O republicano não ficou impressionado, contudo, com a forma que Merkel tratou a crise de refugiados e migrantes na Europa. "A Alemanha está sendo destruída por ingenuidade da Merkel, ou pior", disse ele, sugerindo que a Alemanha e as nações do Golfo devem pagar pelas "zonas seguras" que ele quer construir na Síria.

Ao longo da entrevista, Trump pintou um quadro sombrio dos Estados Unidos como uma força diminuída no mundo, uma opinião que ele mantém desde o final dos anos 1980, quando colocou anúncios no "The New York Times" e outros jornais pedindo que Japão e Arábia Saudita gastassem mais dinheiro na defesa de seus territórios.

A nova ameaça de Trump de cortar a compra de petróleo dos sauditas fazia parte de uma denúncia mais ampla sobre os aliados árabes dos EUA que muitos na administração Obama compartilham: muitas vezes esses países esperam que os EUA sirvam de polícia do Oriente Médio, sem colocar sua próprias tropas em risco.

"Defendemos todos", disse Trump. "Quando em dúvida, venha para os Estados Unidos. Nós vamos defendê-lo. Em alguns casos, gratuitamente."

Ele não fez nenhuma menção aos riscos da retirada das tropas americanas da região, como, por exemplo, que isso encorajaria o Irã a dominar o Golfo, que a presença de tropas americanas faz parte da defesa de Israel e que as bases navais e aéreas dos EUA na região são pontos de coleta de inteligência, além de bases para drones das forças de operações especiais.

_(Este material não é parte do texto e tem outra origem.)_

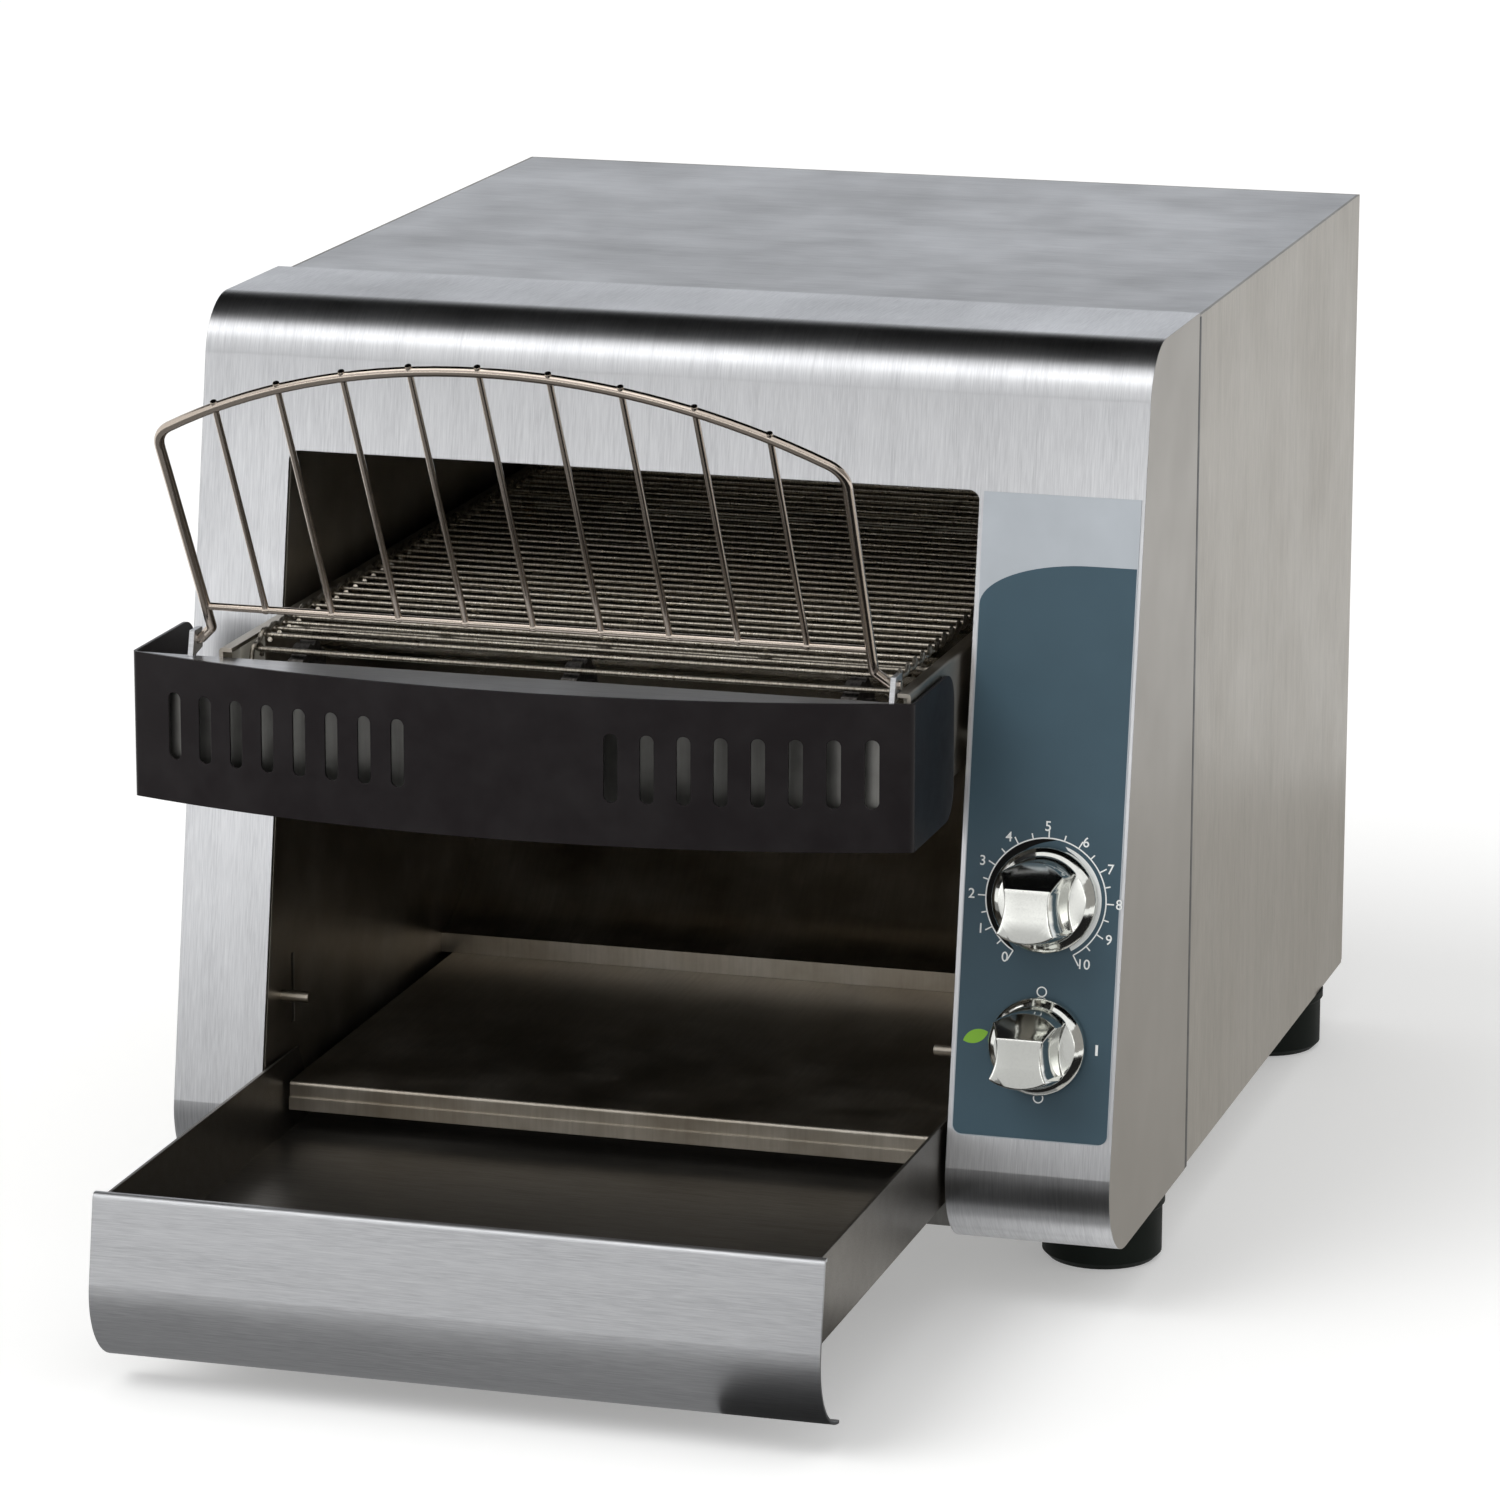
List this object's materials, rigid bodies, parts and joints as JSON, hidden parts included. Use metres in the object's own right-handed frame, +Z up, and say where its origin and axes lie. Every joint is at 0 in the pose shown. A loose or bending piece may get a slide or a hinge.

Ao criticar o acordo nuclear com o Irã, Trump manifestou particular indignação com a forma como os cerca de US$ 150 bilhões liberados para o Irã estavam sendo gastos. "Você notou que eles estão comprando de todos, menos dos Estados Unidos?"

Quando questionado sobre o fato de que as sanções previstas nos EUA ainda impedem a maioria das empresas americanas de fazer negócios com o Irã, Trump respondeu: "Então, o quão estúpido é isso? Nós damos dinheiro a eles e agora dizemos: 'Vá comprar Airbus em vez de Boeing'".

Mas Trump, que tem sido pressionado a demonstrar um entendimento básico de assuntos internacionais, insistiu que os eleitores não devem duvidar de sua fluência em política externa. "Eu sei o meu tema", disse.